----- Extracted entries
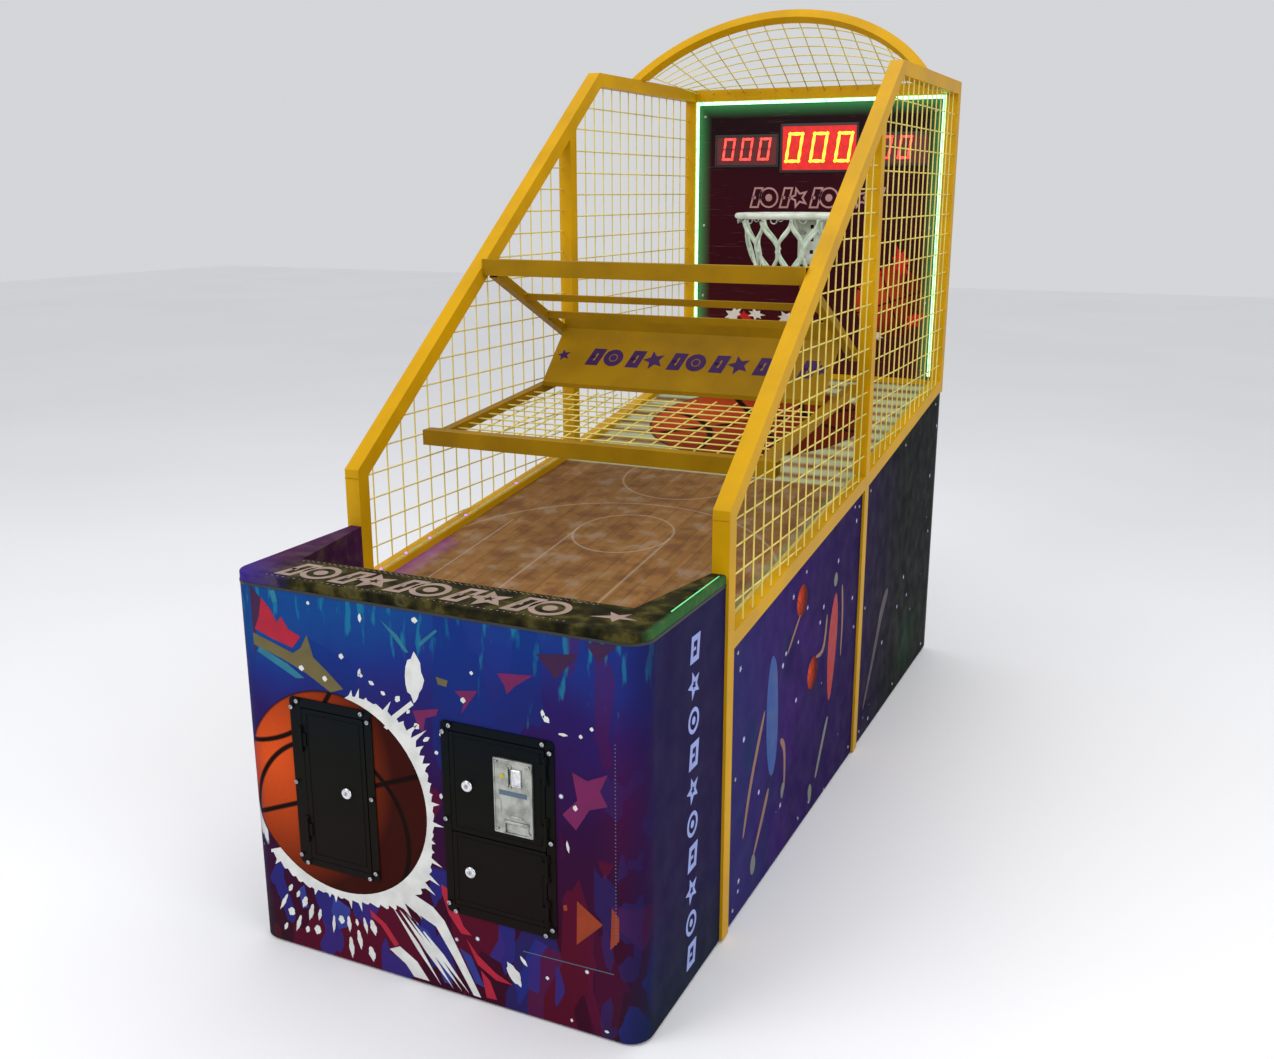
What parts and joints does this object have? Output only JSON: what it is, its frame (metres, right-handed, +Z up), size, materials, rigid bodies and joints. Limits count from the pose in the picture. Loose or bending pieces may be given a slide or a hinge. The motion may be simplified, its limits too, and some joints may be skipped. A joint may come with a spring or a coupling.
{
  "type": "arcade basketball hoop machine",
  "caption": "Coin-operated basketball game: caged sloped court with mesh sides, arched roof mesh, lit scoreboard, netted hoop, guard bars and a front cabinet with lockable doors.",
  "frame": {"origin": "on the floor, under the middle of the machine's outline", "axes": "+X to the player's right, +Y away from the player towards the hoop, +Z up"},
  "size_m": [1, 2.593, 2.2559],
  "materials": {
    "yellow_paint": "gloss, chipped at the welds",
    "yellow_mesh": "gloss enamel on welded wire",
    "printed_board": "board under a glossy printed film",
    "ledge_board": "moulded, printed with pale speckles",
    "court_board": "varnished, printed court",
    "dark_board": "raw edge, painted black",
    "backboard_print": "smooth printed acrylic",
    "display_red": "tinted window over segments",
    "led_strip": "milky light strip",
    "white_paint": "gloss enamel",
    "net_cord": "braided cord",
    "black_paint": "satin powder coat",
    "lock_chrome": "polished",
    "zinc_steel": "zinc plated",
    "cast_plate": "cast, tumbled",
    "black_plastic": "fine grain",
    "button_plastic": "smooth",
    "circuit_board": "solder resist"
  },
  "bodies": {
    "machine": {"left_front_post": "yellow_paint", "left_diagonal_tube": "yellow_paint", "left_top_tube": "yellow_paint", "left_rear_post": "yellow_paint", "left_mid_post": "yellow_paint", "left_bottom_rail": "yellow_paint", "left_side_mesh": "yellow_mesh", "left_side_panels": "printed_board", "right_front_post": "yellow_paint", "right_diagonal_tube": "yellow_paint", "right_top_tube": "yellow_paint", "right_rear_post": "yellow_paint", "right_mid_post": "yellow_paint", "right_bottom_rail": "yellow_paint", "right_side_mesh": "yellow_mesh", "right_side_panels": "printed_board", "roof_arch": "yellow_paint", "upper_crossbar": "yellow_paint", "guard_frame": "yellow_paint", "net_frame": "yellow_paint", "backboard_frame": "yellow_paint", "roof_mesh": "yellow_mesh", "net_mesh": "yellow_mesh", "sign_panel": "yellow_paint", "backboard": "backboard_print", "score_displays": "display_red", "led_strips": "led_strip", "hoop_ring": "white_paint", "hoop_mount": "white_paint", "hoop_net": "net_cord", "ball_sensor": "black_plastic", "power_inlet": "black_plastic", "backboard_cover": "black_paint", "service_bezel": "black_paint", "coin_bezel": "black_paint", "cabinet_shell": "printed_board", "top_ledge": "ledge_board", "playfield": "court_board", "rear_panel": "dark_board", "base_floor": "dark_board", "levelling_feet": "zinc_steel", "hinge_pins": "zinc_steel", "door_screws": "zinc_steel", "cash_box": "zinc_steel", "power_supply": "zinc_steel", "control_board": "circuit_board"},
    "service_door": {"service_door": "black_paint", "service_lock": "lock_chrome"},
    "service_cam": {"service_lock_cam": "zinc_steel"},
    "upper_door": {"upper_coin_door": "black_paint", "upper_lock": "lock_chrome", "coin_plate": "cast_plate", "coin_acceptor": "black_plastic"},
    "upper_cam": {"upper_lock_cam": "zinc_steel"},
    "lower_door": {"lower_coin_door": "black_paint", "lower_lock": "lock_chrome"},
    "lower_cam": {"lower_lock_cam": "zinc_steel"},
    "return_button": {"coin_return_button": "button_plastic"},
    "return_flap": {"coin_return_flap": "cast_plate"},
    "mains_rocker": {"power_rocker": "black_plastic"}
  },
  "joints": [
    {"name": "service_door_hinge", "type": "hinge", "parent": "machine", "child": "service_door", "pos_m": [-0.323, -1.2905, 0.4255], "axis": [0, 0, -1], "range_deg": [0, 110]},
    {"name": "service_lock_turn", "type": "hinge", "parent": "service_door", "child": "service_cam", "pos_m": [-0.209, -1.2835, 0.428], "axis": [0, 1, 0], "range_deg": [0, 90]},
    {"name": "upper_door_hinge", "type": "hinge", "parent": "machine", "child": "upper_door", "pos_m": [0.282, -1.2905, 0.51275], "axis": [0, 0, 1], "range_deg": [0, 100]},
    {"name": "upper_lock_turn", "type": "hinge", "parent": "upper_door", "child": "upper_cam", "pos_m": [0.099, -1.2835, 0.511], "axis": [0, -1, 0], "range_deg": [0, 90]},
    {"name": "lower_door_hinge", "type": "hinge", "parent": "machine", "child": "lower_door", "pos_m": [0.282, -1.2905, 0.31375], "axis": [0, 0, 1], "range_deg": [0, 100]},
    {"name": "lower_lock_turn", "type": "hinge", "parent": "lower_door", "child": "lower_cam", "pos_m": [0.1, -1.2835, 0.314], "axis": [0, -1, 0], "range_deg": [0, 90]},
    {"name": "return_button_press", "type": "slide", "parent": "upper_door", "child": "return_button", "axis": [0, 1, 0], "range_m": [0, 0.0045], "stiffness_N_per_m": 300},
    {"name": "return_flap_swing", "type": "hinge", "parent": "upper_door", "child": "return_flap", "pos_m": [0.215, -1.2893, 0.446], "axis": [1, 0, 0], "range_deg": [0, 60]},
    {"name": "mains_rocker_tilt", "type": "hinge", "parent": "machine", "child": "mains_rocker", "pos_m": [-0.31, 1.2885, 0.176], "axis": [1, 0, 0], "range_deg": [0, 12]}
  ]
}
----------
----- Extracted entries
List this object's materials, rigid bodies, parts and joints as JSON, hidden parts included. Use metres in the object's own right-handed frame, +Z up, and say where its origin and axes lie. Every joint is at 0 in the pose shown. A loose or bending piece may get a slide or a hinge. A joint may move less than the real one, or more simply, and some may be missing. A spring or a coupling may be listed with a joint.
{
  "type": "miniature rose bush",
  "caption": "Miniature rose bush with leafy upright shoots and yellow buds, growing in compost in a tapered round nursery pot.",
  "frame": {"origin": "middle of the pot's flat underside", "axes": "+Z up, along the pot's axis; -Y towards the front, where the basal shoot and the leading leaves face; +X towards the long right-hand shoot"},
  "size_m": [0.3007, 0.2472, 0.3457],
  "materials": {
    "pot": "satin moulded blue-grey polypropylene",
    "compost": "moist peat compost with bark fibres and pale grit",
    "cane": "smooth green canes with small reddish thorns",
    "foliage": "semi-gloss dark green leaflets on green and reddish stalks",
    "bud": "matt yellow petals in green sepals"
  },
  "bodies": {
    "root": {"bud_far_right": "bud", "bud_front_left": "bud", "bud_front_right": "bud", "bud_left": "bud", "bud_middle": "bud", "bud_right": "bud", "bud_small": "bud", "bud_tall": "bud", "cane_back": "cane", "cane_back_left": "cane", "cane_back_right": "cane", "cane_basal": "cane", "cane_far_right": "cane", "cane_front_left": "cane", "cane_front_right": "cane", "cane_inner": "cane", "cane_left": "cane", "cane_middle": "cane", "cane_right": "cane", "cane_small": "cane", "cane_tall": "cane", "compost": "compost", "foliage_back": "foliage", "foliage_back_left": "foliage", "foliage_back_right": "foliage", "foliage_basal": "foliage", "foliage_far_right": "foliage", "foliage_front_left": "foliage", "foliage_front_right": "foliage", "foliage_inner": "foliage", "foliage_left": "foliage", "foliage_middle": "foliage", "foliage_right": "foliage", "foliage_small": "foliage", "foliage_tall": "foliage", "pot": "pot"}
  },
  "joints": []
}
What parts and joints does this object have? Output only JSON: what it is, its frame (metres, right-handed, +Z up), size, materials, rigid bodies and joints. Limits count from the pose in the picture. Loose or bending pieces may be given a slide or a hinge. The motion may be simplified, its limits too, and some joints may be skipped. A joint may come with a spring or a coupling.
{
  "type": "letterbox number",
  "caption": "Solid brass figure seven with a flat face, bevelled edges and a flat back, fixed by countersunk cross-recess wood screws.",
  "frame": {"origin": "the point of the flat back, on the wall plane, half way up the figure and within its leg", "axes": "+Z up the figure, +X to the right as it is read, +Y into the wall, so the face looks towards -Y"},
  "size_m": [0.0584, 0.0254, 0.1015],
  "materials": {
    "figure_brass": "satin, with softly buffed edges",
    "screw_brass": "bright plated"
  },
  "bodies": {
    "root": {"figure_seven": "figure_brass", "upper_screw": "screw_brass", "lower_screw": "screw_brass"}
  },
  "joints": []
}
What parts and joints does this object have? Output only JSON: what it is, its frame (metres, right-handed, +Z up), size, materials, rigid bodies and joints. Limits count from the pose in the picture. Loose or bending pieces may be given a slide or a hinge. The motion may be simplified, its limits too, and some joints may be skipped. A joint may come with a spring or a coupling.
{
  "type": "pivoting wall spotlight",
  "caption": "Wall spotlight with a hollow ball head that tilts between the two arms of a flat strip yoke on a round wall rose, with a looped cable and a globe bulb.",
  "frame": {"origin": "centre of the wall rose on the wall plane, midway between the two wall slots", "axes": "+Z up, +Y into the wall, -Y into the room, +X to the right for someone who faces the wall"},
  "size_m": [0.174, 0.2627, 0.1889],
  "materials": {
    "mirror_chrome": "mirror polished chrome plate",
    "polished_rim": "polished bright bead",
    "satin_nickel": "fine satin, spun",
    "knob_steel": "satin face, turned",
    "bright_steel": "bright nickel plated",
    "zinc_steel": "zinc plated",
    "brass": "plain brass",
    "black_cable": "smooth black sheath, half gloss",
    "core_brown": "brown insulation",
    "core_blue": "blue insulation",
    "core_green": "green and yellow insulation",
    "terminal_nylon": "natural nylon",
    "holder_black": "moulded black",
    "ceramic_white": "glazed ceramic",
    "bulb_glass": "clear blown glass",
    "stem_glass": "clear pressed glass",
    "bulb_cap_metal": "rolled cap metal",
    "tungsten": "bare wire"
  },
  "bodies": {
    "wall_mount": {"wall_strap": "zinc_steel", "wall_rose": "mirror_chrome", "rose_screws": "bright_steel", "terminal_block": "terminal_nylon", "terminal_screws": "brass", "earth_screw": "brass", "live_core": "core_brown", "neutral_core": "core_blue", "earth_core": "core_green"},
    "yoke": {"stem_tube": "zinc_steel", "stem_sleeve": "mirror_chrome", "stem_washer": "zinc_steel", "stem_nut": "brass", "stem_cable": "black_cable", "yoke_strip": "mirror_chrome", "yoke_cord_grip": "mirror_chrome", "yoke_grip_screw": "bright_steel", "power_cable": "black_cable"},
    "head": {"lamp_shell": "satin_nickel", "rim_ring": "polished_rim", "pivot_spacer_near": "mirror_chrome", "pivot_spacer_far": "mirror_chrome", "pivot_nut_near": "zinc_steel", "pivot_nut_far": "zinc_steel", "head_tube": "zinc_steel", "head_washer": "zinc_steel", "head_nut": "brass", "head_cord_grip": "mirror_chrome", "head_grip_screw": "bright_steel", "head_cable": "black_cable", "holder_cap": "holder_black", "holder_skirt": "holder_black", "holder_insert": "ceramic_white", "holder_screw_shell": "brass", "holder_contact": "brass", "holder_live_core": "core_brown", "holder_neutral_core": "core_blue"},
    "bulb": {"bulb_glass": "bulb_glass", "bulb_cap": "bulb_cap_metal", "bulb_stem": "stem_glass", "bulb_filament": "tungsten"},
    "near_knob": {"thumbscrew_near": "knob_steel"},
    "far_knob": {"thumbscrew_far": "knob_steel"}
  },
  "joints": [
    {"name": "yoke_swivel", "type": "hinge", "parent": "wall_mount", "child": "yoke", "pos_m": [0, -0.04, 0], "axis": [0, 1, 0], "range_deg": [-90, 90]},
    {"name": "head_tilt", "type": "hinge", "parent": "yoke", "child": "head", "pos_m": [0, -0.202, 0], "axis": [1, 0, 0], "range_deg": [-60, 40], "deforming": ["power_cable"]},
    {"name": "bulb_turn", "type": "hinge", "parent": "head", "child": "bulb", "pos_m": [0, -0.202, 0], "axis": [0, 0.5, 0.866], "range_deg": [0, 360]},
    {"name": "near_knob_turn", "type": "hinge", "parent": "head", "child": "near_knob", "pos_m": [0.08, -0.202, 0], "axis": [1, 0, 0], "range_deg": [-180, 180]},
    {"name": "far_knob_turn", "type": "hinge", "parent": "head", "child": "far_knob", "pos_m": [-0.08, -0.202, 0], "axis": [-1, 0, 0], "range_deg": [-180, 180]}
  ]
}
----------
----- Extracted entries
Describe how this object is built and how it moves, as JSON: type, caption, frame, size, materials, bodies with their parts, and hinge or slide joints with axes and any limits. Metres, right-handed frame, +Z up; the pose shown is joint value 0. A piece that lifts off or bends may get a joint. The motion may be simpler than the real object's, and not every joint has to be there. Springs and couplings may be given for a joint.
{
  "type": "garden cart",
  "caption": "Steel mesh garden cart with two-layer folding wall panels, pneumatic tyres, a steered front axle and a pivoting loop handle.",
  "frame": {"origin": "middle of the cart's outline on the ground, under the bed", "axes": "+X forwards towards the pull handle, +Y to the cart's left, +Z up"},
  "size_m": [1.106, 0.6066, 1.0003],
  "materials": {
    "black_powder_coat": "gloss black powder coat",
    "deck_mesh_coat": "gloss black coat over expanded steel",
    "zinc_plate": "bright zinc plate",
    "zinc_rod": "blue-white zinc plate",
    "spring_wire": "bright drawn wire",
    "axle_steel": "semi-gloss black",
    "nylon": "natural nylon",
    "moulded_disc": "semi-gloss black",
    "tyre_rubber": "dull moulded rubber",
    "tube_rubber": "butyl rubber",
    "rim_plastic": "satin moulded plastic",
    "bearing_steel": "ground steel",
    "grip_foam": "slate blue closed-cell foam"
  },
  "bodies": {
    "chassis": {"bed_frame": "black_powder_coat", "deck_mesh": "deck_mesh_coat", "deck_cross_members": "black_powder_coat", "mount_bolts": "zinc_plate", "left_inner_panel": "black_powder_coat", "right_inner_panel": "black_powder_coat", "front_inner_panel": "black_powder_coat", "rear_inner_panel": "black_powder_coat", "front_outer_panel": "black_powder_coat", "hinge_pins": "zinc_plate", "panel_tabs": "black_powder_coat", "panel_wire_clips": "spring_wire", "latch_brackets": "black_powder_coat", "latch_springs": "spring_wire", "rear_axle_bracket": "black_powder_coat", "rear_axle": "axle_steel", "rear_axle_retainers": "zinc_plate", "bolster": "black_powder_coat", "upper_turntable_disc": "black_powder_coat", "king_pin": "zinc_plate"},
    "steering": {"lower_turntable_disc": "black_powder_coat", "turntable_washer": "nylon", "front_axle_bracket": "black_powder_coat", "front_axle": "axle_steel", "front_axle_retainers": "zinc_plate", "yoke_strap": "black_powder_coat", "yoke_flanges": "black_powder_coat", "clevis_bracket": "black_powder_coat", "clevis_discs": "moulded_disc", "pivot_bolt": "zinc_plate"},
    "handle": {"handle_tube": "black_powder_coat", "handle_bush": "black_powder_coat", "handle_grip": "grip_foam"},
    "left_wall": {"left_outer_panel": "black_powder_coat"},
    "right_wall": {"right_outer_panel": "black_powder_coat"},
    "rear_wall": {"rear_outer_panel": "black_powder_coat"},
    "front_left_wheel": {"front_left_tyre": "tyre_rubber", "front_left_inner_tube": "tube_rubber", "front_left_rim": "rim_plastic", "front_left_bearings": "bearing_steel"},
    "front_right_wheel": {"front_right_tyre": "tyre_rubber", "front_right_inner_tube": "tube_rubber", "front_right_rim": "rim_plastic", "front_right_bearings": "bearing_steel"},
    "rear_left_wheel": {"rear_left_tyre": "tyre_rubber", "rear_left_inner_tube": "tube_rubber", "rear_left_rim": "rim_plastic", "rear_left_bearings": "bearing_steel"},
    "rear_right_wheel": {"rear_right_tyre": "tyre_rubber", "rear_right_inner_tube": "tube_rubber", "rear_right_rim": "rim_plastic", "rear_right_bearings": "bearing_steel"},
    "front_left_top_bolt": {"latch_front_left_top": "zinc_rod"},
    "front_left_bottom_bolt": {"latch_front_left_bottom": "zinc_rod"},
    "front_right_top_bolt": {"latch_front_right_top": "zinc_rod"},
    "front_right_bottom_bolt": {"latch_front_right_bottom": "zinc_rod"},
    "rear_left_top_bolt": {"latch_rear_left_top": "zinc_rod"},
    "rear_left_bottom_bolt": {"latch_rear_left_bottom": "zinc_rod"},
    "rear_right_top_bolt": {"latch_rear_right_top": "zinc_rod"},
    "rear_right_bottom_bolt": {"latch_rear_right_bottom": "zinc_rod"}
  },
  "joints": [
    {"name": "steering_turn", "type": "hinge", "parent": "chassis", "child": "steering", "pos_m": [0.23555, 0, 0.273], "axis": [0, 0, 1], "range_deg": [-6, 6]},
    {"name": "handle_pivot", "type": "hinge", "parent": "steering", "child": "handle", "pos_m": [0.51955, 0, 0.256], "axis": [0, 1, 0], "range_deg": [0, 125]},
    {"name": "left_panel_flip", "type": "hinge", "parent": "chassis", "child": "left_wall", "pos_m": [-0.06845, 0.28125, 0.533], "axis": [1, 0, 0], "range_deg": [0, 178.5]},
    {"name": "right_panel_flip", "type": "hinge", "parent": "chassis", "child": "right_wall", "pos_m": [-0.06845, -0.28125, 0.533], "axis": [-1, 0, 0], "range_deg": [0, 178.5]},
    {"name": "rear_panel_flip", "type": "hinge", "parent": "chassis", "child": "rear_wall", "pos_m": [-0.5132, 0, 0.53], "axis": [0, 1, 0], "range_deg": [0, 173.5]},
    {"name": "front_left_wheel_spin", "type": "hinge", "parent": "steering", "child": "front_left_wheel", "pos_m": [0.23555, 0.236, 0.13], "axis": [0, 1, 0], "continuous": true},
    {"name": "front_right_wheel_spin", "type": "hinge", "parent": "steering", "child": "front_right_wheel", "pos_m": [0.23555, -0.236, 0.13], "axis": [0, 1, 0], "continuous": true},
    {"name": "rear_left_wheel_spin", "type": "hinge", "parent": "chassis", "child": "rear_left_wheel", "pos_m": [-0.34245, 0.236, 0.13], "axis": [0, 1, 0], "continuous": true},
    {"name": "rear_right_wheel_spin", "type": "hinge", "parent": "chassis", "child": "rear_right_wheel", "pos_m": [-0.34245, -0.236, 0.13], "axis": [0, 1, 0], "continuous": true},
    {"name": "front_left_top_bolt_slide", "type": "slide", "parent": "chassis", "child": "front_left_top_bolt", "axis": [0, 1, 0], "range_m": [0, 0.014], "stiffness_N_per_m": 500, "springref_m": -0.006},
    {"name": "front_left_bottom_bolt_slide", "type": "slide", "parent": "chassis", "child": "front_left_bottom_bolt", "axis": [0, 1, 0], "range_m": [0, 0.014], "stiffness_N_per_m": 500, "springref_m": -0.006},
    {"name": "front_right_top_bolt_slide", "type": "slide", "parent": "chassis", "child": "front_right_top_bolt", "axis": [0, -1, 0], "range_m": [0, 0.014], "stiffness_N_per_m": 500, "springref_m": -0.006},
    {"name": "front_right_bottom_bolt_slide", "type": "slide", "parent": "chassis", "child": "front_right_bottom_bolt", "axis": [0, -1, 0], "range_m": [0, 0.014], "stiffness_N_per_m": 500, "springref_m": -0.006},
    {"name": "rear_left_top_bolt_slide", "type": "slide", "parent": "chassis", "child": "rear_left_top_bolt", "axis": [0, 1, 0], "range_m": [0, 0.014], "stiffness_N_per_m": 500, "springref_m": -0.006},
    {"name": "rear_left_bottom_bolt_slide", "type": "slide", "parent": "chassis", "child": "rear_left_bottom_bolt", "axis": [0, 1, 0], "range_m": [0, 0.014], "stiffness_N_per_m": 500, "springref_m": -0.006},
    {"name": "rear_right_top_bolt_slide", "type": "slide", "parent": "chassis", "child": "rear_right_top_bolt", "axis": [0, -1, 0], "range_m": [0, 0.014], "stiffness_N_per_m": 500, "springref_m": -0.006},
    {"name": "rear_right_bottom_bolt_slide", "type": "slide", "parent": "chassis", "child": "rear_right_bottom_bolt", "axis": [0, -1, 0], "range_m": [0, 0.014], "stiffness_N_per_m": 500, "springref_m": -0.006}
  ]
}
----------
### Task statement:
Pull out and copy each line containing the string "where".

### Complete response:
List this object's materials, rigid bodies, parts and joints as JSON, hidden parts included. Use metres in the object's own right-handed frame, +Z up, and say where its origin and axes lie. Every joint is at 0 in the pose shown. A loose or bending piece may get a slide or a hinge. A joint may move less than the real one, or more simply, and some may be missing. A spring or a coupling may be listed with a joint.
  "frame": {"origin": "middle of the pot's flat underside", "axes": "+Z up, along the pot's axis; -Y towards the front, where the basal shoot and the leading leaves face; +X towards the long right-hand shoot"},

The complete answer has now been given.